Shaffer brushes aside any talk of his boss's recent admission to affairs with female staffers, noting that his lawyer father, Bernard Shaffer, taught him to always steer clear of commenting on matters before the courts.
Of the convicted Spector, imprisoned earlier this year for killing actress Lana Clarkson, Shaffer pledges his enduring friendship.
And like most people, Shaffer says he was stunned by revelations of incest in Mackenzie Phillips' shocking biography, "High On Arrival."
His own tale with the actress involved taking a teenage Phillips to a Chinese restaurant in 1977, and her complaining about being unable to escape horrible stories people would tell her about her father.
"It was very illuminating to me and I called her before my book came out," says Shaffer, who also reveals in the book that he briefly dated a 16-year-old Valerie Bertinelli.
"I wanted to run the story by her, I didn't want to put anything in that she wouldn't want in there. I got her answering machine, I never heard back from her and now I see why.
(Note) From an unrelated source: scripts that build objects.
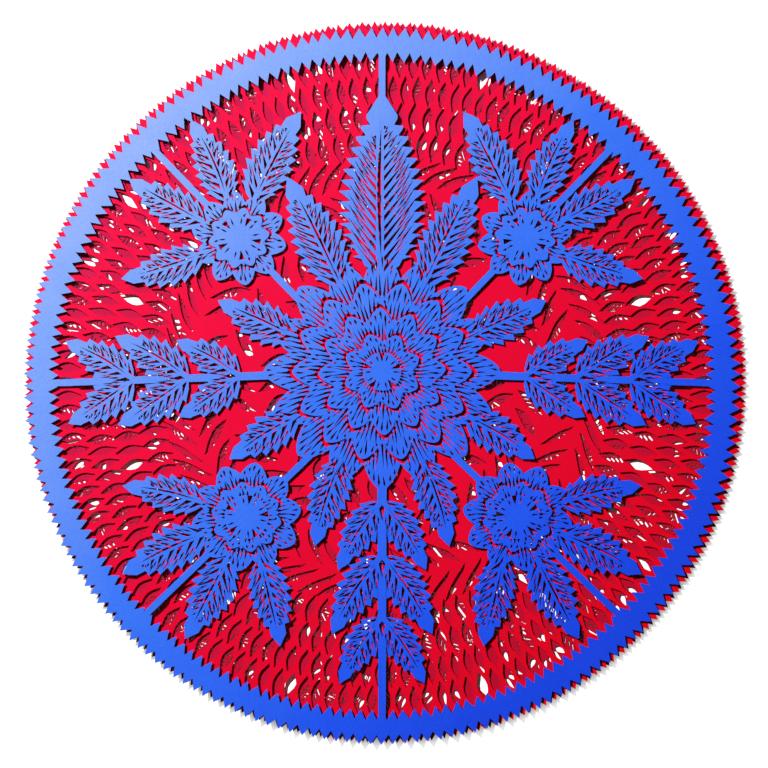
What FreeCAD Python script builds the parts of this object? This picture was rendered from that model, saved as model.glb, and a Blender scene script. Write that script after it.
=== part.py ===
import FreeCAD, Part
import math
import os
from FreeCAD import Vector

# A layered disc of cut card: a blue picture sheet over a bright red net and a deep red ground.
# Millimetres. The disc lies flat: the ground sheet's underside is z = 0, and the picture's top is +Y.

# Outlines of the sheets, to the tips of the pinked teeth
blue_radius = 247.6
net_overhang = 2.1         # how much larger the net was cut than the blue sheet
ground_inset = 0.3         # how much smaller the ground was cut than the net
tooth_pitch = 8.1          # along the circle of the blue sheet's tips
tooth_depth = 7.0
sheet_thickness = 0.3
layer_gap = 1.6            # height of the spacer pads between two sheets

# How far each sheet was laid off the common centre
blue_shift = Vector(-2.4, -2.4, 0)
net_shift = Vector(0.3, 0.3, 0)
ground_shift = Vector(0.4, -0.2, 0)

# Rim of the blue sheet
band_width = 10.3          # plain band between the two rows of teeth
inner_tooth_depth = 6.5
strut_width = 4.6

# Blooms of the blue sheet: each row of petals has a radius to their tips and a depth of the
# valleys between them
petal_curve = 1.5          # how fast a petal's edge falls away from its tip
main_bloom_height = 10.0   # above the sheet's centre
main_bloom_petals = [16, 14, 12, 8]
main_bloom_rows = [(82.0, 17.0), (62.0, 14.0), (44.0, 11.0), (27.0, 8.0)]
corner_bloom_petals = 10
corner_bloom_valley = 8.0
upper_bloom_radius = 33.0
upper_bloom_place = (142.0, 46.0)     # distance and direction from the sheet's centre
lower_bloom_radius = 38.0
lower_bloom_place = (130.0, -44.0)
bloom_gap = 3.4            # width of the cut round a petal's tip
main_eye_radius = 13.0     # of the ring of seed cuts
corner_eye_radius = 15.0
seeds = 5
seed_length = 6.5
seed_width = 4.0

# Stems of the blue sheet
side_stem_width = 6.0
side_stem_heading = -2.0
foot_stem_width = 7.0
foot_stem_tip = 5.0

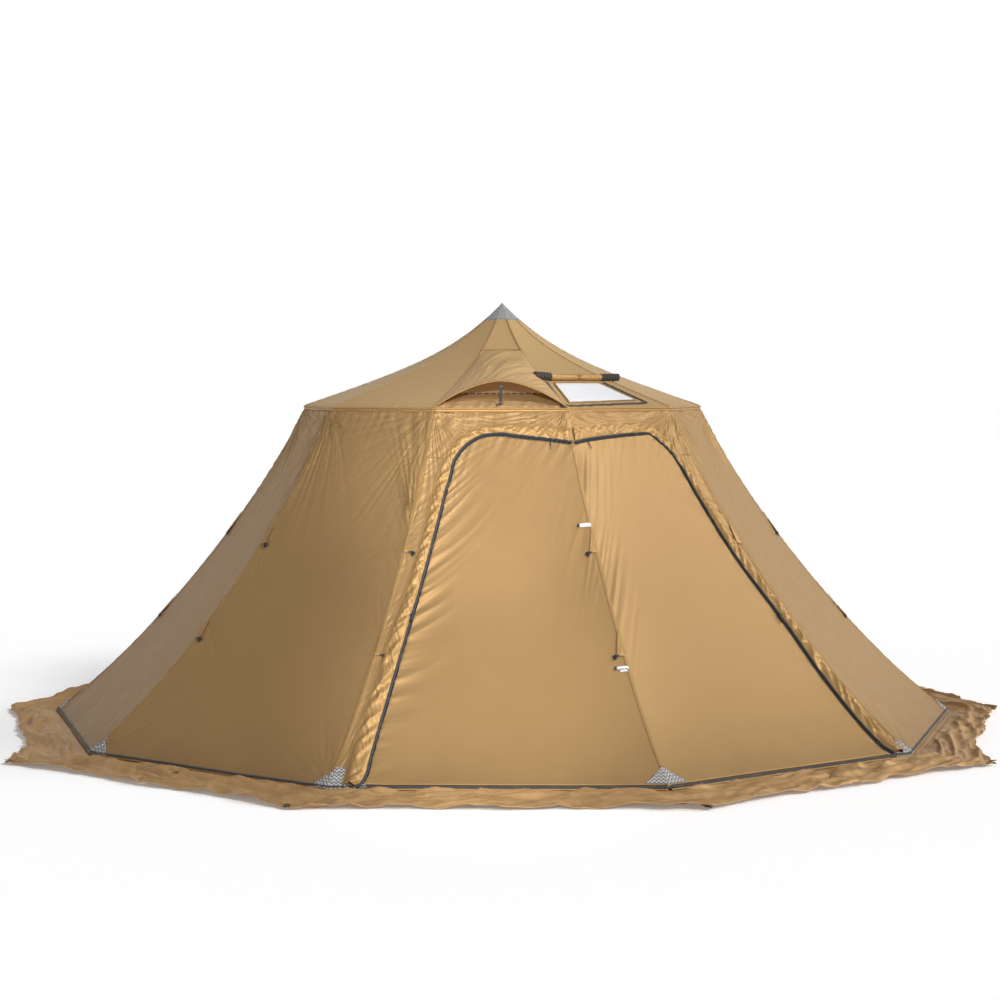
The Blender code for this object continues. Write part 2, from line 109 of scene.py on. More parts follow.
def noise(x, y=0.0, seed=0):
    """Smooth gradient noise, about -1 to 1."""
    x, y = np.broadcast_arrays(np.asarray(x, float), np.asarray(y, float))
    ix, iy = np.floor(x).astype(np.int64), np.floor(y).astype(np.int64)
    fx, fy = x - ix, y - iy
    u, v = fx ** 3 * (fx * (fx * 6 - 15) + 10), fy ** 3 * (fy * (fy * 6 - 15) + 10)

    def g(dx, dy):
        a = _hash(ix + dx, iy + dy, seed) * 2 * math.pi
        return np.cos(a) * (fx - dx) + np.sin(a) * (fy - dy)
    return 1.5 * ((g(0, 0) * (1 - u) + g(1, 0) * u) * (1 - v) + (g(0, 1) * (1 - u) + g(1, 1) * u) * v)


def crease(x, y=0.0, seed=0):
    """Noise with sharp crests and round valleys, as tensioned cloth puckers."""
    return 1.0 - 2.2 * np.abs(noise(x, y, seed))


def smooth(x):
    x = np.clip(x, 0, 1)
    return x * x * (3 - 2 * x)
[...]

She was just proofreading her own book at the time."
Co-written with David Ritz -- who's also done biographies of Don Rickles and Marvin Gaye -- Shaffer's book jumps lightly from one star encounter to another, with quips including his introduction to Vegas glitz on a family vacation where he got a taste of the hipster lingo he would later adopt for his onstage persona.
As is his goal in musical and comedy endeavours, Shaffer says he wrote the book simply to entertain.
"Stuff got left out, of course," he says. "But I'm ready to go with volume two, I've got enough stories left over. If there's any action at all on this one, I'm going to come back."
"Volume two might be a little more esoteric, maybe a little bit more inside, stuff for some of the true aficionados to appreciate."
"We'll Be Here For The Rest of Our Lives" is in stores now.